18 Giugno 2015, 06:15
3 min di lettura
PALERMO – Il carnefice era in realtà la vittima. Per stabilirlo, però, è stato necessario celebrare un lungo processo, disporre perizie e ascoltare una quindicina di testimoni. La deposizione decisiva per l’assoluzione di L.S., 46 anni, è arrivata da chi meno te lo aspetti: l’ex marito della donna con cui, una volta naufragato il suo matrimonio, l’imputato aveva iniziato una relazione.
È la storia di un matrimonio finito quella ripercorsa davanti al Tribunale presieduto da Bruno Fasciana. Sotto processo c’era un impiegato accusato di maltrattamenti durante il matrimonio e di stalking a separazione avvenuta. L’ex moglie si era fatta refertare al pronto soccorso, raccontando di fantomatiche botte subite. Poi, aveva rincarato la dose parlando di centinaia di messaggi ricevuti ogni giorno da un marito che non si rassegnava alla fine della relazione.
Nel corso del processo, però, è venuta a galla la verità grazie, innanzitutto, alla lungimiranza dell’imputato. Aveva colto degli strani segnali nel comportamento della donna (si era costituita parte civile al processo e chiedeva un risarcimento danni) e si era messo sulla difensiva. Come?, registrando una serie di conversazioni e memorizzando quasi tremila sms partiti, sempre e solo, dal telefono della donna. Un numero impressionante e patologico rispetto ai cento messaggi in uscita dal telefono dell’ex marito e giustificati, a suo dire, dall’esigenza di avere notizie e concordare come e quando vedere i figli. La donna ha prima manifestato una morbosa gelosia (era certa che il marito la tradisse), poi è passata alle minacce (si diceva pronta a denunciare l’uomo qualora non avesse ammesso la sua relazione extraconiugale) e infine alle ritorsioni (era disposta a rovinargli la vita se non fossero tornati insieme).

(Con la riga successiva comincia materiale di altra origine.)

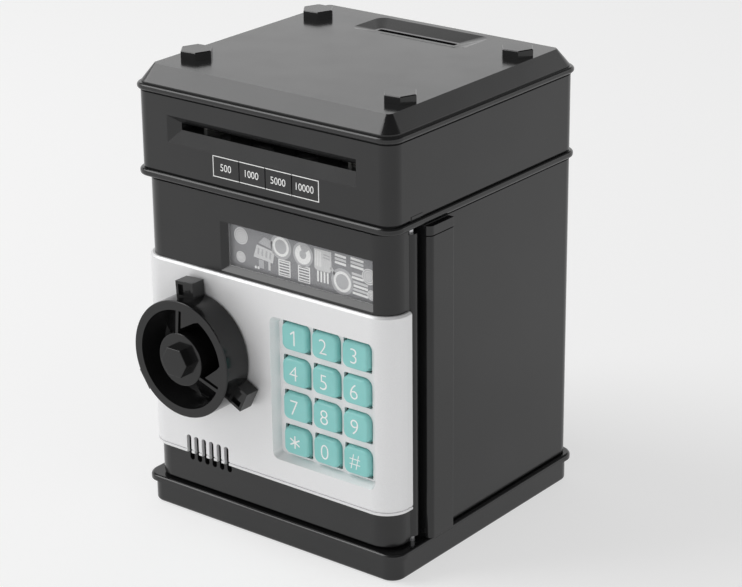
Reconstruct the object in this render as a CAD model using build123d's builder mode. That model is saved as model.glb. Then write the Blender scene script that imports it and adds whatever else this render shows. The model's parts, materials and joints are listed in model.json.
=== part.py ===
"""Toy cash-machine savings bank: a black plastic box with a hinged, keypad-locked front door,
a note slot with a motor feed in its head, and a coin slot in its lid.

Frame: millimetres, +X to the viewer's right, +Y to the back, +Z up.  The origin is on the
surface that the bank stands on, under the middle of the case.  The front faces -Y.
"""
from build123d import *
from math import cos, radians, sin
import os

os.makedirs("parts", exist_ok=True)

# --- Case: half sizes in plan, then heights ------------------------------------------------
WALL_X, WALL_Y, WALL_R = 63.6, 60.7, 6.0  # outside of the upright walls
WALL_T = 2.2
SKIRT_X, SKIRT_Y = 64.2, 61.0  # base, below its bead
BASE_BEAD_X, BASE_BEAD_Y = 66.1, 62.7
SEAM_BEAD_X, SEAM_BEAD_Y = 64.9, 62.2  # bead between body and head
LID_BEAD_X, LID_BEAD_Y = 64.8, 62.0
BEAD_R = 7.0
BEAD_EDGE = 1.2  # rounding of each bead's edge
REVEAL = 0.7  # height of the dark groove beside a bead
REVEAL_DEPTH = 1.0

BASE_FLOOR_LOW, BASE_BEAD_LOW, BASE_TOP = 9.0, 9.8, 12.2
HEAD_LOW, HEAD_BEAD_TOP = 143.3, 146.2
HEAD_FLOOR_TOP = 145.5
HEAD_TOP = 178.6
LID_BEAD_TOP = 181.2
LID_SHOULDER = 181.9  # foot of the lid's bevel
LID_TOP = 188.3
PLATE_X, PLATE_Y, PLATE_R = 58.6, 55.1, 2.0  # flat top of the lid
SCREW_SPOTS = [(-57.2, 54.3), (57.2, 54.3), (-57.2, -41.5), (45.5, -43.5)]
SCREW_D, SCREW_HEAD_D = 2.6, 5.2

# --- Lid bolts and coin slot ---------------------------------------------------------------
BOLT_X, BOLT_Y = 50.5, 38.0
BOLT_FLATS, BOLT_HEAD_H, BOLT_SHANK_R = 12.0, 3.2, 1.95
BOLT_TURN = 7.0  # how far the heads stand turned, in degrees
BOLT_POST_R, BOLT_POST_TOP = 4.5, 177.0
COIN_Y, COIN_LENGTH, COIN_WIDTH = 39.5, 39.0, 2.8
DISH_X, DISH_FRONT, DISH_BACK, DISH_DEPTH = 28.0, 31.0, 52.0, 1.5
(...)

Sul banco dei testimoni è salito pure l’ex compagno della donna con cui l’imputato, una volta andato in frantumi il matrimonio, aveva iniziato a frequentarsi. Eppure, nonostante, il testimone potesse nutrire motivi di risentimento non ha avuto esitazione a dire che la parte civile aveva cercato di istigarlo contro il marito, tracciando la figura duna una persona per nulla serena.
Ci sarebbero tutti gli indizi, così ha sostenuto nell’arringa difensiva l’avvocato Toni Palazzotto, per catalogare il caso alla voce “false victimitazion syndrome”. Il legale, che assisteva l’imputato assieme all’avvocato Giovanni Apolloni, ha puntato sulla “sindrome da falsa vittimizzazione” di cui si parla nella letteratura scientifica americana. “Ma chi è la falsa vittima di stalking? – ha spiegato il difensore – È semplicemente un individuo che ad ogni costo cerca di convincere gli altri che è stato oggetto di stalking attraverso l’invenzione di fatti ed accadimenti per ristabilire un rapporto fallito e ottenere attenzione. A volte uno stalker si sentirà ‘vittimizzato’ dalla persona a cui lui o lei sta facendo stalking. Gli individui che presentano queste caratteristiche – ha concluso – possono anche presentare disturbi di personalità. Egli darà il via a conflitti e malintesi, per poi cercare di rigirarli a suo favore nel tentativo di attirare attenzione positiva per se stesso. Vuole, in poche parole, essere come la sua vittima e quando sente che non ne è all’altezza il suo scopo diventa quello di danneggiare la sua vittima anche attraverso false denunce”.
Si dovranno attendere le motivazioni dell’assoluzione per capire se il tema scientifico abbia fatto breccia nel giudice oltre alle prove documentali e testimoniali raccolti durante il processo.